PROBLEM TO SOLVE: Return only the lines from the top of the material through the line marked by "const REAR_FACE = 112;", unaltered.

-- start COLLECTED MATERIAL --

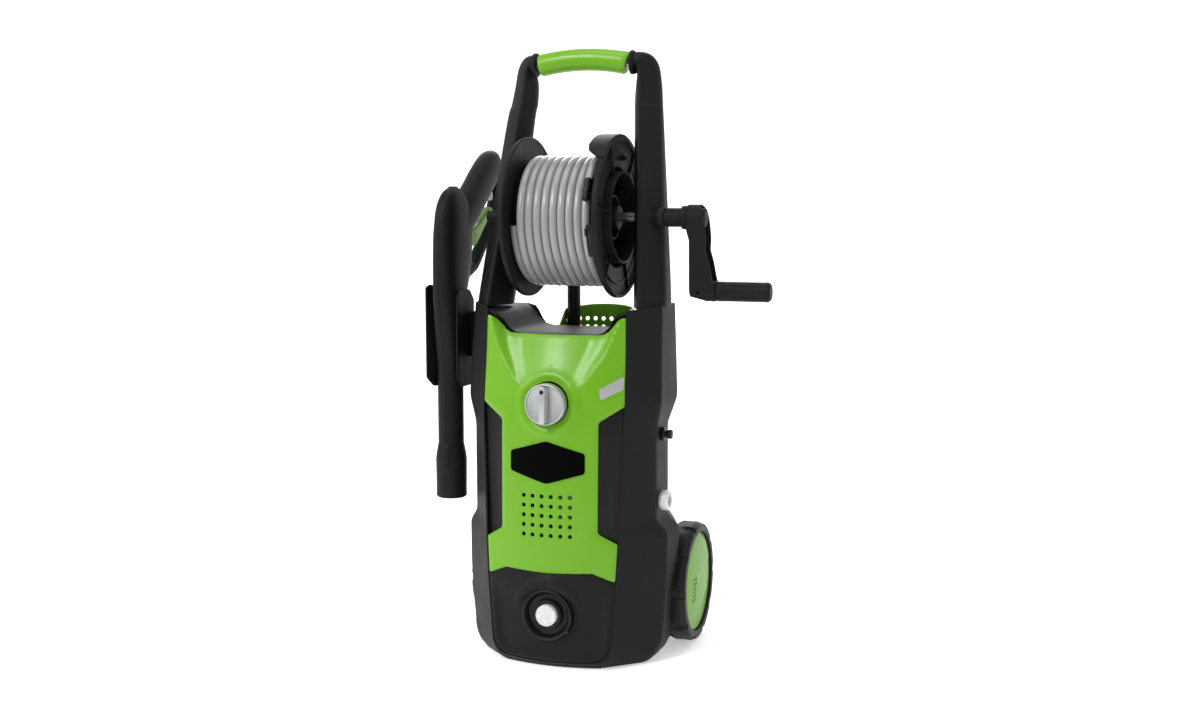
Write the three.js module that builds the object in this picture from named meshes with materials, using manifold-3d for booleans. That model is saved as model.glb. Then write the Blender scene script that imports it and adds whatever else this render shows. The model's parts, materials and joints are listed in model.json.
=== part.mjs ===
// Upright electric pressure washer with a crank hose reel, a spray gun in a side holder and two wheels.
// Millimetres, +Z up. X runs to the right seen from the front, Y runs to the back, the floor is Z = 0.
// The origin is the middle of the flat underside. The reel turns about the X axis at Y = 0.
import * as THREE from 'three';
import { mergeVertices } from 'three/addons/utils/BufferGeometryUtils.js';
import Module from 'manifold-3d';

const wasm = await Module();
wasm.setup();

// ---------- driving dimensions ----------
const GAP = 0.3; // air between neighbouring pieces
const WALL = 3.5; // moulded body wall
const PANEL = 3; // front panel thickness
const FRONT_RADIUS = 230; // plan radius of the bowed front
const REAR_FACE = 112; // the rear face of the body's wide lower part

const REEL = { y: 0, z: 635, drumR: 76, axleR: 7 };
const HOSE = { d: 12, innerR: 82, x: [-53.7, 63.4], sag: 5.5 };
const CRANK = { z: 532, gripX: [213.8, 291], gripR: 14.1, pinR: 4 };
const WHEEL = { y: 92, z: 89, r: 89, x: [131, 168], boreR: 6, axleR: 5.7, archR: 94, archX: 124 };
const KNOB = { z: 378, r: 29.3, face: -124, bar: -134 };
const OUTLET = { z: 78, r: 14.3, bezelR: 37, face: -117 };
const VENT = { columns: 6, rows: 5, pitch: 13.8, r: 2.9, z: 220 };
const GUN = { x: -184.5, half: 18, lanceY: -26, lanceR: 19, tubeR: 5 };
const HOLDER = { x: [-206, -163], y: [-50, 15], z: [384, 528], wall: 2.5 };
const GRIP = { half: 68, y: 46, z: 855, rise: 7, rz: 16.5, ry: 15, coreR: 8 };
const MOTOR = { y: -5, r: 48, z: [205, 345], shaftR: 6 };
const BASKET = { halfX: 53, y: [73.5, 160], z: [330, 499], wall: 3, holeR: 3.2, pitch: 13 };
const INLET = [-17, 233]; // the water inlet's axis, [Y, Z]
const DETERGENT_PORT = [-14, 328];
const SPARE = { x: -39, y: 112, r: 10, z: [333.5, 600] };

const COLOURS = {
  green: [0x78b82e, 0.4], black: [0x2a2a2b, 0.6], dark: [0x1b1b1c, 0.65], hose: [0xb9babb, 0.45],
  silver: [0xb8babb, 0.4], rubber: [0x1d1d1d, 0.8], steel: [0x9a9c9e, 0.3], brass: [0xb09050, 0.35],
  white: [0xd8dadb, 0.35], copper: [0x9c5a34, 0.5],
};

// ---------- solids ----------
const V = (x, y, z) => new THREE.Vector3(x, y, z);

function toSolid(geometry) {
  geometry.deleteAttribute('normal');
  geometry.deleteAttribute('uv');
  const merged = mergeVertices(geometry, 1e-4);
  const triVerts = new Uint32Array(merged.index.array);
  const position = merged.attributes.position;
  const [a, b, c] = [new THREE.Vector3(), new THREE.Vector3(), new THREE.Vector3()];
  let volume = 0;
  for (let i = 0; i < triVerts.length; i += 3) {
    a.fromBufferAttribute(position, triVerts[i]);
    b.fromBufferAttribute(position, triVerts[i + 1]);
    c.fromBufferAttribute(position, triVerts[i + 2]);
    volume += a.dot(b.cross(c));
  }
  if (volume < 0) triVerts.reverse();
  const mesh = new wasm.Mesh({ numProp: 3, vertProperties: new Float32Array(position.array), triVerts });
  return new wasm.Manifold(mesh);
}

function toGeometry(solid) {
  const mesh = solid.getMesh();
  const geometry = new THREE.BufferGeometry();
  geometry.setAttribute('position', new THREE.BufferAttribute(mesh.vertProperties, 3));
  geometry.setIndex(new THREE.BufferAttribute(mesh.triVerts, 1));
  geometry.computeVertexNormals();
  return geometry;
}

const join = (...solids) => solids.reduce((sum, solid) => sum.add(solid));
const cut = (solid, ...tools) => tools.reduce((rest, tool) => rest.subtract(tool), solid);

// Rings of points with equal counts, closed at both ends by fans from their middles.
function loft(rings) {
  const count = rings[0].length;
  const middle = (ring) => ring.reduce((sum, p) => sum.add(p), V(0, 0, 0)).divideScalar(count);
  const points = [...rings.flat(), middle(rings[0]), middle(rings.at(-1))];
  const index = [];
  const first = rings.length * count;
  for (let k = 0; k < count; k += 1) {
    const next = (k + 1) % count;
    for (let row = 0; row + 1 < rings.length; row += 1) {
      const [low, high] = [row * count, (row + 1) * count];
      index.push(low + k, low + next, high + next, low + k, high + next, high + k);
    }
    index.push(first, next, k, first + 1, first - count + k, first - count + next);
  }
  const geometry = new THREE.BufferGeometry().setFromPoints(points);
  geometry.setIndex(index);
  return toSolid(geometry);
}

const AXES = {
  x: new THREE.Matrix4().makeBasis(V(0, 1, 0), V(0, 0, 1), V(1, 0, 0)),
  y: new THREE.Matrix4().makeBasis(V(1, 0, 0), V(0, 0, 1), V(0, -1, 0)),
  z: new THREE.Matrix4(),
};

function outline(points) {
  const shape = new THREE.Shape();
  points.forEach(([u, v], i) => (i ? shape.lineTo(u, v) : shape.moveTo(u, v)));
  shape.closePath();
  return shape;
}

// A flat outline pushed along an axis from a to b. The outline's own axes are (Y, Z), (X, Z) or (X, Y).
function prism(axis, shape, a, b, bevel = 0) {
  const flat = Array.isArray(shape) ? outline(shape) : shape;
  const options = { depth: b - a - 2 * bevel, curveSegments: 8, bevelEnabled: bevel > 0 };
  Object.assign(options, { bevelThickness: bevel, bevelSize: bevel, bevelOffset: -bevel, bevelSegments: 2 });
  const geometry = new THREE.ExtrudeGeometry(flat, options);
  geometry.translate(0, 0, axis === 'y' ? -b + bevel : a + bevel);
  return toSolid(geometry.applyMatrix4(AXES[axis]));
}

function box([x0, x1], [y0, y1], [z0, z1]) {
  const geometry = new THREE.BoxGeometry(x1 - x0, y1 - y0, z1 - z0);
  return toSolid(geometry.translate((x0 + x1) / 2, (y0 + y1) / 2, (z0 + z1) / 2));
}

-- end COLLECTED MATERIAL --

OUTPUT OF THE EXERCISE:
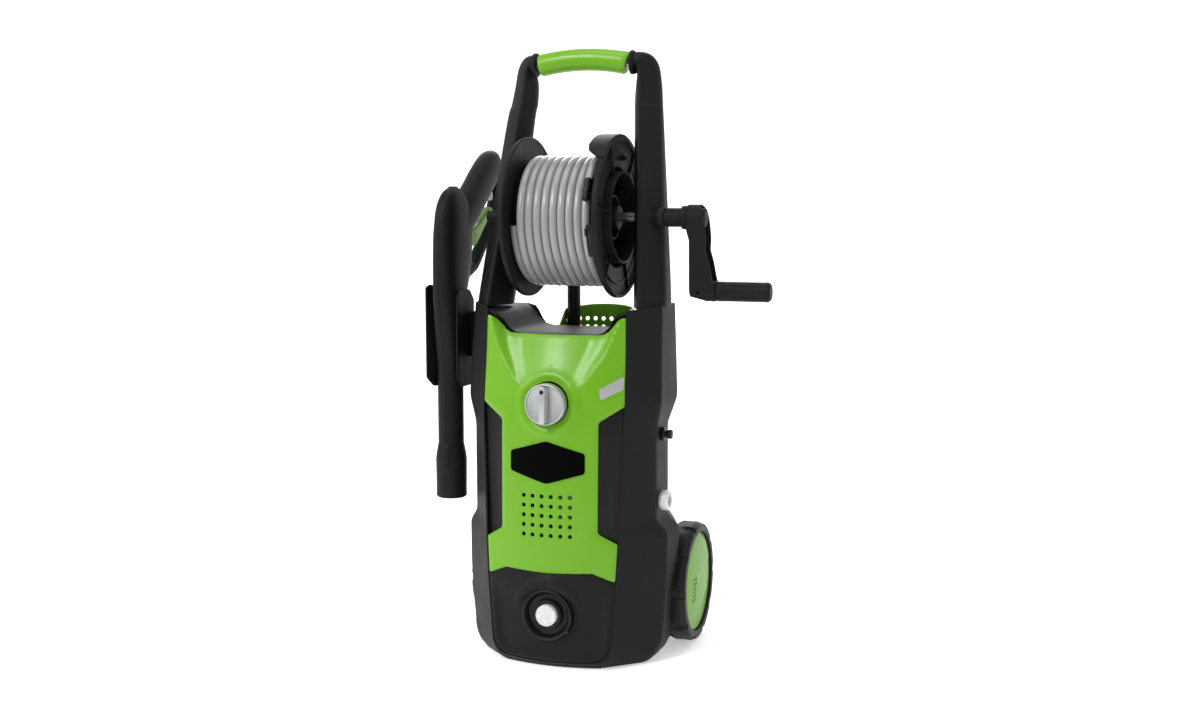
Write the three.js module that builds the object in this picture from named meshes with materials, using manifold-3d for booleans. That model is saved as model.glb. Then write the Blender scene script that imports it and adds whatever else this render shows. The model's parts, materials and joints are listed in model.json.
=== part.mjs ===
// Upright electric pressure washer with a crank hose reel, a spray gun in a side holder and two wheels.
// Millimetres, +Z up. X runs to the right seen from the front, Y runs to the back, the floor is Z = 0.
// The origin is the middle of the flat underside. The reel turns about the X axis at Y = 0.
import * as THREE from 'three';
import { mergeVertices } from 'three/addons/utils/BufferGeometryUtils.js';
import Module from 'manifold-3d';

const wasm = await Module();
wasm.setup();

// ---------- driving dimensions ----------
const GAP = 0.3; // air between neighbouring pieces
const WALL = 3.5; // moulded body wall
const PANEL = 3; // front panel thickness
const FRONT_RADIUS = 230; // plan radius of the bowed front
const REAR_FACE = 112; // the rear face of the body's wide lower part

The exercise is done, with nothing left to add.